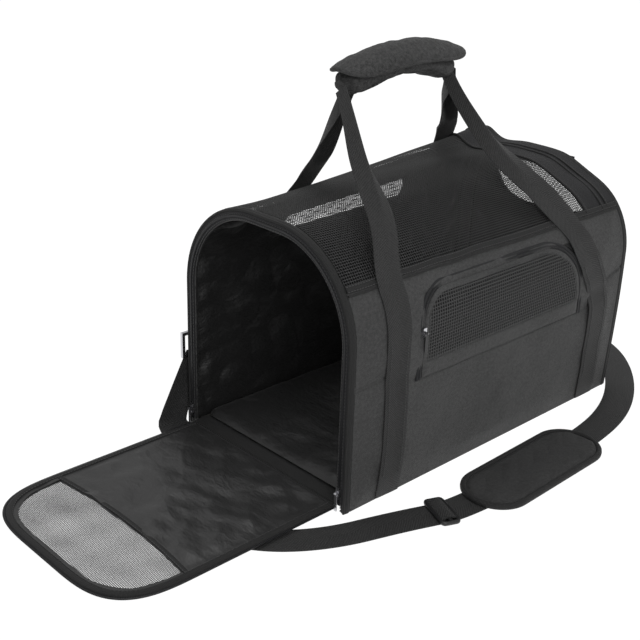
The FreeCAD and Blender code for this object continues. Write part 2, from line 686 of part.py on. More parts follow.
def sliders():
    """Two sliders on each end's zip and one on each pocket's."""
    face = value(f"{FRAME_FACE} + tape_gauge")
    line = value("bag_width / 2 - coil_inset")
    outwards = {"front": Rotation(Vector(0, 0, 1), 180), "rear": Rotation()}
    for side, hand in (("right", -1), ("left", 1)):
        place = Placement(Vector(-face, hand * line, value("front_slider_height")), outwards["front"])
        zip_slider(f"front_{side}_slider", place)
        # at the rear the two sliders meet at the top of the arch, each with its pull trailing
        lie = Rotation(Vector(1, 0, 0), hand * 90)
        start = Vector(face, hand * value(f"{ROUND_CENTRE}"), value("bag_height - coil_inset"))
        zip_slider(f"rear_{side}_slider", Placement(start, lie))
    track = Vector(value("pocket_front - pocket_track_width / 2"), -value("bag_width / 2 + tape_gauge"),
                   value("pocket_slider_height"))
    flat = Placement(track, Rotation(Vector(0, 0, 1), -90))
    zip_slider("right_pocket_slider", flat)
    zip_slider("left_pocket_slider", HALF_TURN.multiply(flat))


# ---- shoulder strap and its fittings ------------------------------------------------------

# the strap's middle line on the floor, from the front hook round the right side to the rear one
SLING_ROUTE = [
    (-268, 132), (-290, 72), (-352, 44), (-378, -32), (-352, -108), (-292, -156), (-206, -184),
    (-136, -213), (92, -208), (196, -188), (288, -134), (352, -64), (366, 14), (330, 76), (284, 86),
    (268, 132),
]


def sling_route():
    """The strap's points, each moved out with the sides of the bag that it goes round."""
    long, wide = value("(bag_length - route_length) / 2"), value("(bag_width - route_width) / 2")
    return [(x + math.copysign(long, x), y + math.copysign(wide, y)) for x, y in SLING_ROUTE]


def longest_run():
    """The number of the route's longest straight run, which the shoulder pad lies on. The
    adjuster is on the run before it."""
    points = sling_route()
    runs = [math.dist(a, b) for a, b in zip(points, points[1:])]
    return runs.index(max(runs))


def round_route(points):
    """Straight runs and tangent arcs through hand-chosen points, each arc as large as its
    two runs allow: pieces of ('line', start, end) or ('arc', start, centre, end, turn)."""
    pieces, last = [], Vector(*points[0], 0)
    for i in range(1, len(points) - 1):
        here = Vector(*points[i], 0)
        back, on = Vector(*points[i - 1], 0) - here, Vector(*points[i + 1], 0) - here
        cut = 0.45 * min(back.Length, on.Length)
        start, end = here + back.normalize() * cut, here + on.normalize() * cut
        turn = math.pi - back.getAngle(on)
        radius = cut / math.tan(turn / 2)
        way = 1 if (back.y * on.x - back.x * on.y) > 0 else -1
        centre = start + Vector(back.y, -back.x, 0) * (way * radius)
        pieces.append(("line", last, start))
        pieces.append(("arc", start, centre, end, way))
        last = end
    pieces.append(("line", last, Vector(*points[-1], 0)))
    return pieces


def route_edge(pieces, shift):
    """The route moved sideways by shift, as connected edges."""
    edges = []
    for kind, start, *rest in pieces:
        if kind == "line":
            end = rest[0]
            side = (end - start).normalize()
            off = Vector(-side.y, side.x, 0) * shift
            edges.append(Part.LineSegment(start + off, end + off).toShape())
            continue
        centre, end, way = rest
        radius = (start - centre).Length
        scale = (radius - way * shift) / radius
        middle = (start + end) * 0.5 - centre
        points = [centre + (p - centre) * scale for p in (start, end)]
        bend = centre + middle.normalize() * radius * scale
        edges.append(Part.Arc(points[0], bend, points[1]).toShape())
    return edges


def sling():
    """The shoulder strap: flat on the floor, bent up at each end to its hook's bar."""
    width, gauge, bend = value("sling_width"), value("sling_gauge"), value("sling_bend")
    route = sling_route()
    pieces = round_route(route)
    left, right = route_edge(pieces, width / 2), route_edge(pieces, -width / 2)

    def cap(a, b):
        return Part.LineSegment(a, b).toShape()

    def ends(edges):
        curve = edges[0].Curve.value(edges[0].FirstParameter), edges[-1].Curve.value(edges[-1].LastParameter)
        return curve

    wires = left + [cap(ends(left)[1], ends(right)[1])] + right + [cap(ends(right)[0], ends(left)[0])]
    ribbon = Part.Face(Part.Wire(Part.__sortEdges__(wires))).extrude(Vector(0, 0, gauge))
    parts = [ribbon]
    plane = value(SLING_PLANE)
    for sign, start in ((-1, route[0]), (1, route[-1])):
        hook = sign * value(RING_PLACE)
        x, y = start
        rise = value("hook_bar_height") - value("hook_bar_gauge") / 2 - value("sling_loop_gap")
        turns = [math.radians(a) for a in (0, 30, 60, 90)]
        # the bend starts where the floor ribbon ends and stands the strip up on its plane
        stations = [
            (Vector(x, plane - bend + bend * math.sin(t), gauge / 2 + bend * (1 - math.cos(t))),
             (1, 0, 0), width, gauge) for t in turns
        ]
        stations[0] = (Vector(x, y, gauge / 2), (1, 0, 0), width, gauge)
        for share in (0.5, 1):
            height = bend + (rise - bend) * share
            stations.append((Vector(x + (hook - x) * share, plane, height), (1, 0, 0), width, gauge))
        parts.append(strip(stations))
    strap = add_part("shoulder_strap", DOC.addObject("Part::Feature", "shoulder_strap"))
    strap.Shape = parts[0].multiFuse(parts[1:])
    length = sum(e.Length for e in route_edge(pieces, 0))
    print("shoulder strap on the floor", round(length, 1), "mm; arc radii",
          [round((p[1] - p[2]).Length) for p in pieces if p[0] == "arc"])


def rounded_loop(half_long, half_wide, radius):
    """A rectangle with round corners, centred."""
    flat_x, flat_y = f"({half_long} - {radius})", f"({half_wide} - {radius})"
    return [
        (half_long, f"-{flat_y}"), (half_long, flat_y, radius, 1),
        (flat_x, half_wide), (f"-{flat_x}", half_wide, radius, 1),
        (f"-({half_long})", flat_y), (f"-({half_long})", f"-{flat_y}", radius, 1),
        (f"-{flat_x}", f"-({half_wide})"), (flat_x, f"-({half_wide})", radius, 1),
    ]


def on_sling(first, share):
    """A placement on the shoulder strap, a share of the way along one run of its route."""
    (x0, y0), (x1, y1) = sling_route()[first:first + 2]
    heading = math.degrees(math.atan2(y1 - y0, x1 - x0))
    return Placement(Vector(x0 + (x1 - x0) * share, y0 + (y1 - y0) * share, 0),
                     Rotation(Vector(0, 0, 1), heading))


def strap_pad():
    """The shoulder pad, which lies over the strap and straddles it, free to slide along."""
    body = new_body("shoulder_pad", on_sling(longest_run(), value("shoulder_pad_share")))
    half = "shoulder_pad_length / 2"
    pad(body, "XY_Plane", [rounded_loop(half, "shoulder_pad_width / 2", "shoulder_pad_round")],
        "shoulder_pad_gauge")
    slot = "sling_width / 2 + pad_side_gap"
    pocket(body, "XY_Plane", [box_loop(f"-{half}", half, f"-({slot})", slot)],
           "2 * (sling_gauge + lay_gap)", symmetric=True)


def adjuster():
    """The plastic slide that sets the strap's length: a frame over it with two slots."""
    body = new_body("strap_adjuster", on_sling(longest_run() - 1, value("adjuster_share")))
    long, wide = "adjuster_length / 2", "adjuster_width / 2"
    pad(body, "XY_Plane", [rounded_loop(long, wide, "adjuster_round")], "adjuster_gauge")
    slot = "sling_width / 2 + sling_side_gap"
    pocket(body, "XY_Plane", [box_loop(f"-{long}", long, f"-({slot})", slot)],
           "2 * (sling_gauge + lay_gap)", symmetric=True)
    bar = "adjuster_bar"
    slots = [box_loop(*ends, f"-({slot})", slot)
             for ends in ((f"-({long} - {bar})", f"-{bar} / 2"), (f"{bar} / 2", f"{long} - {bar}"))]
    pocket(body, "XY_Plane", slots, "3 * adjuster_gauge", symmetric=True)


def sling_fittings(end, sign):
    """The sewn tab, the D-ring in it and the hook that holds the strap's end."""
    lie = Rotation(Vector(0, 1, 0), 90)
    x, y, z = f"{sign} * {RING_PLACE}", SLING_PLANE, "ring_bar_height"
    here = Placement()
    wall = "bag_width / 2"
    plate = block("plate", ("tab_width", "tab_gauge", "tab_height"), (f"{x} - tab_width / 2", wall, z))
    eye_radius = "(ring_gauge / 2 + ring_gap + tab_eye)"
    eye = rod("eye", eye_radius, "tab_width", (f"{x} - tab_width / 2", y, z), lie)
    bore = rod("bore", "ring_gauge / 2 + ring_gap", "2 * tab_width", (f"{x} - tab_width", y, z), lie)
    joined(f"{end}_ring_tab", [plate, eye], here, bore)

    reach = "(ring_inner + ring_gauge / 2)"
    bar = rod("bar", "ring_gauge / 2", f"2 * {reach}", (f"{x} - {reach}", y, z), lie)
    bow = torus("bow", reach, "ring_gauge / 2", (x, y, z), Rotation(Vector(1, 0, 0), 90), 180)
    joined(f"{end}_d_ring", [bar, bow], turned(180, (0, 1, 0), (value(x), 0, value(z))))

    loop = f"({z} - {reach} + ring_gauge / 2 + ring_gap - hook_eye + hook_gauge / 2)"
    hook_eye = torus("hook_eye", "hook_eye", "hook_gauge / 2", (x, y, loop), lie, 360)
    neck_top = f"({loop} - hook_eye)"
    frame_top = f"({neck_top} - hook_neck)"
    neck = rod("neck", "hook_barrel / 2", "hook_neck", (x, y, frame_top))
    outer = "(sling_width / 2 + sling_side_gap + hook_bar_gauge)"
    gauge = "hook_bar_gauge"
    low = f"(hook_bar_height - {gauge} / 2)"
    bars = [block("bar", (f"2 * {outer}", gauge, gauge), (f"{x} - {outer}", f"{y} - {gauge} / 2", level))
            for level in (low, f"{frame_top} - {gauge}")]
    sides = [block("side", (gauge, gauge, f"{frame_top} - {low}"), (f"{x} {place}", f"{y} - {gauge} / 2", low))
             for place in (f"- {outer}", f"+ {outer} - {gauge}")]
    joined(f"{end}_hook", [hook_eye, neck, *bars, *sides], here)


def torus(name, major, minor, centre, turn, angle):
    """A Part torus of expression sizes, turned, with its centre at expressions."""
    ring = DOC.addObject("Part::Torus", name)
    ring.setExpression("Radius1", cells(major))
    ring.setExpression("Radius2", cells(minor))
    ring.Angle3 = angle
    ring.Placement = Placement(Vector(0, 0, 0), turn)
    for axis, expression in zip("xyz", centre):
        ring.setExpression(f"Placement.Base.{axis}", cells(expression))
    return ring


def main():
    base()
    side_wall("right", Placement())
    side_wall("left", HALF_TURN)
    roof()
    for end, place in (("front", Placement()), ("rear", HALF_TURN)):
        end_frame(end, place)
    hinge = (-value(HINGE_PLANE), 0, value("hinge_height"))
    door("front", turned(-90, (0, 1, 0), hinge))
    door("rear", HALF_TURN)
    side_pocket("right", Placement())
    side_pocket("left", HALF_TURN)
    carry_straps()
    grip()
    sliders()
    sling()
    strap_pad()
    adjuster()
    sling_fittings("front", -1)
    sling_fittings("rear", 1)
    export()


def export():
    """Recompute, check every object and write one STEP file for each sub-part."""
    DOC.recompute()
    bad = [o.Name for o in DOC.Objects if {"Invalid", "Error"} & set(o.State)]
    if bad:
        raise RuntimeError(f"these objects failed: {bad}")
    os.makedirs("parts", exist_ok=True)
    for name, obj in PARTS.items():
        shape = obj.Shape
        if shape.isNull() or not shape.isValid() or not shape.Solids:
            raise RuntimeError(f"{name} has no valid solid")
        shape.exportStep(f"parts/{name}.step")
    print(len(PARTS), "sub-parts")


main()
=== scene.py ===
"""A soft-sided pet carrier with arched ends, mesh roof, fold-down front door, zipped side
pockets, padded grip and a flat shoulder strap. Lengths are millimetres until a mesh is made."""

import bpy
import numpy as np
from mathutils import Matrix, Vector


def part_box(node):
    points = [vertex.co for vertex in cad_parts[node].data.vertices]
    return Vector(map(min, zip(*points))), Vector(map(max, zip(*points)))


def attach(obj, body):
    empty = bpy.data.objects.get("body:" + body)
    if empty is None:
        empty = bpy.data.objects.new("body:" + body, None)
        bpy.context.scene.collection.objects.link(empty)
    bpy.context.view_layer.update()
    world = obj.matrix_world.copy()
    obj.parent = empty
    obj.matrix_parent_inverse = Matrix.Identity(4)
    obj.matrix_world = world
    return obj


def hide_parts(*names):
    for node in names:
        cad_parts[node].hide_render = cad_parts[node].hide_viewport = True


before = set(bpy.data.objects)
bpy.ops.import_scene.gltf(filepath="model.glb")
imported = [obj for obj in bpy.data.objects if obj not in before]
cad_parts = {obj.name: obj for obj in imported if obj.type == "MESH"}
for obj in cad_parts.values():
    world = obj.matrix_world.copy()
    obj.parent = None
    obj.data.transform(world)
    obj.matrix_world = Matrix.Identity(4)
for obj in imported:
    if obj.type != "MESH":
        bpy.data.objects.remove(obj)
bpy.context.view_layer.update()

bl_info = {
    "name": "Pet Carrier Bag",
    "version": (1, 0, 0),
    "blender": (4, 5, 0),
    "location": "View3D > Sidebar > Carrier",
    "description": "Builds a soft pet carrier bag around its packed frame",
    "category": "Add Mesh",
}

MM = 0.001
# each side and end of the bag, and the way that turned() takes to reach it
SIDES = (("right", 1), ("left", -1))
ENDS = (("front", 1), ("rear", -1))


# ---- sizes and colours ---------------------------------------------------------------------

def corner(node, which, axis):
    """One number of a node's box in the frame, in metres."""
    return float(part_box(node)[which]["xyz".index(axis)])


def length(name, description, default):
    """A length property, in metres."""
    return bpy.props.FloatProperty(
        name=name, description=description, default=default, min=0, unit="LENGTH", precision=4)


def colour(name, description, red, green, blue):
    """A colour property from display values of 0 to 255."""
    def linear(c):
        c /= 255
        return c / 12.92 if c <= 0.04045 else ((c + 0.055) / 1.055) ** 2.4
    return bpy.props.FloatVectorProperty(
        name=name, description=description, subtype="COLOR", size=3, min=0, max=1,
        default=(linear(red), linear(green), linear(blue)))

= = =

(WORK INSTRUCTIONS)
Take every line above carrying "values" and return it.

(FINAL RESULT)
for obj in cad_parts.values():
    """A colour property from display values of 0 to 255."""